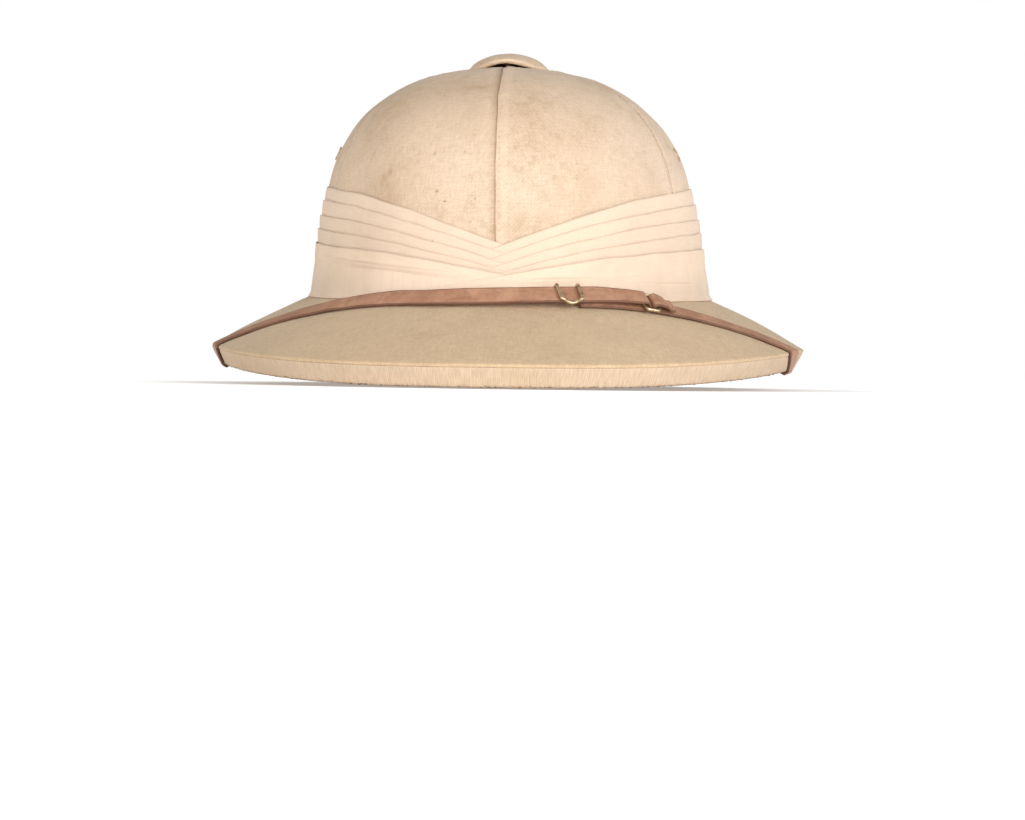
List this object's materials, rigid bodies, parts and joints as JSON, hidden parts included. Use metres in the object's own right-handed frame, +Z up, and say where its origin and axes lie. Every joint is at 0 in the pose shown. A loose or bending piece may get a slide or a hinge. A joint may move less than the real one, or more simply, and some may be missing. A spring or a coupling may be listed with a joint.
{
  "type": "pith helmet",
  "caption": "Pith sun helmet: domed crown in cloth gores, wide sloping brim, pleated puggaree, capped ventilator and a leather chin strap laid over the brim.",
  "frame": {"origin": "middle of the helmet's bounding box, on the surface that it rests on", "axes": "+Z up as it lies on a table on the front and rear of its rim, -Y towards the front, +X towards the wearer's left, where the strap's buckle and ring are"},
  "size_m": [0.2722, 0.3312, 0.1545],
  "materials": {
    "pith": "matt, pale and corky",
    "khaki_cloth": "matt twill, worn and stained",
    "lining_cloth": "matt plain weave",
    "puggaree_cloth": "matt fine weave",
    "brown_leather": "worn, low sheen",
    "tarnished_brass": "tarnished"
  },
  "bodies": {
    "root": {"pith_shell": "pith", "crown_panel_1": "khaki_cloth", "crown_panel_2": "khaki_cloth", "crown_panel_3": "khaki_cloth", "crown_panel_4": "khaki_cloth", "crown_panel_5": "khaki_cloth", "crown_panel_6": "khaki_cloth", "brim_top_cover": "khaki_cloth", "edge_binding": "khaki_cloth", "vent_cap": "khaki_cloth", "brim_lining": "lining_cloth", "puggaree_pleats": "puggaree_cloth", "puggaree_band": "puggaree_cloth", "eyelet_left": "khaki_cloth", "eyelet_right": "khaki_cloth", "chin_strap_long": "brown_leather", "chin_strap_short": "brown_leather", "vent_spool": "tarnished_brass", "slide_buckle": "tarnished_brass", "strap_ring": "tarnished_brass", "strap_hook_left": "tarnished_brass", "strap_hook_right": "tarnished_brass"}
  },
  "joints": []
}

_Task description_. Reproduce all of the data exactly as given.

_Correct answer_.
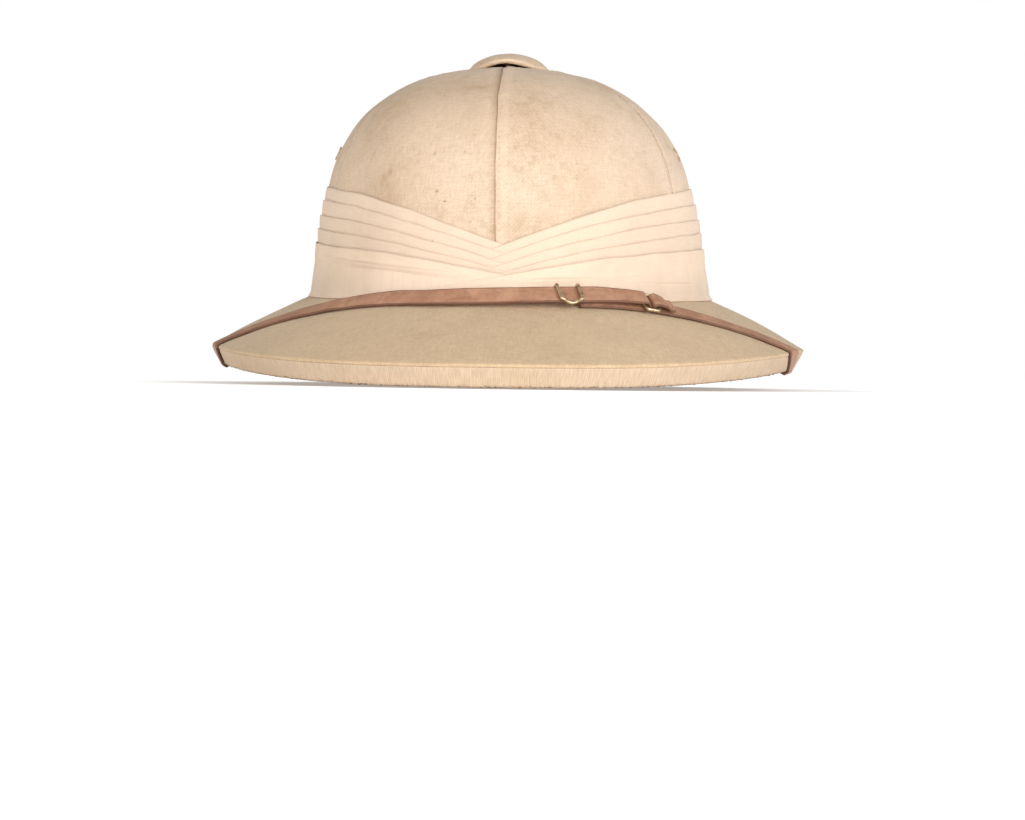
List this object's materials, rigid bodies, parts and joints as JSON, hidden parts included. Use metres in the object's own right-handed frame, +Z up, and say where its origin and axes lie. Every joint is at 0 in the pose shown. A loose or bending piece may get a slide or a hinge. A joint may move less than the real one, or more simply, and some may be missing. A spring or a coupling may be listed with a joint.
{
  "type": "pith helmet",
  "caption": "Pith sun helmet: domed crown in cloth gores, wide sloping brim, pleated puggaree, capped ventilator and a leather chin strap laid over the brim.",
  "frame": {"origin": "middle of the helmet's bounding box, on the surface that it rests on", "axes": "+Z up as it lies on a table on the front and rear of its rim, -Y towards the front, +X towards the wearer's left, where the strap's buckle and ring are"},
  "size_m": [0.2722, 0.3312, 0.1545],
  "materials": {
    "pith": "matt, pale and corky",
    "khaki_cloth": "matt twill, worn and stained",
    "lining_cloth": "matt plain weave",
    "puggaree_cloth": "matt fine weave",
    "brown_leather": "worn, low sheen",
    "tarnished_brass": "tarnished"
  },
  "bodies": {
    "root": {"pith_shell": "pith", "crown_panel_1": "khaki_cloth", "crown_panel_2": "khaki_cloth", "crown_panel_3": "khaki_cloth", "crown_panel_4": "khaki_cloth", "crown_panel_5": "khaki_cloth", "crown_panel_6": "khaki_cloth", "brim_top_cover": "khaki_cloth", "edge_binding": "khaki_cloth", "vent_cap": "khaki_cloth", "brim_lining": "lining_cloth", "puggaree_pleats": "puggaree_cloth", "puggaree_band": "puggaree_cloth", "eyelet_left": "khaki_cloth", "eyelet_right": "khaki_cloth", "chin_strap_long": "brown_leather", "chin_strap_short": "brown_leather", "vent_spool": "tarnished_brass", "slide_buckle": "tarnished_brass", "strap_ring": "tarnished_brass", "strap_hook_left": "tarnished_brass", "strap_hook_right": "tarnished_brass"}
  },
  "joints": []
}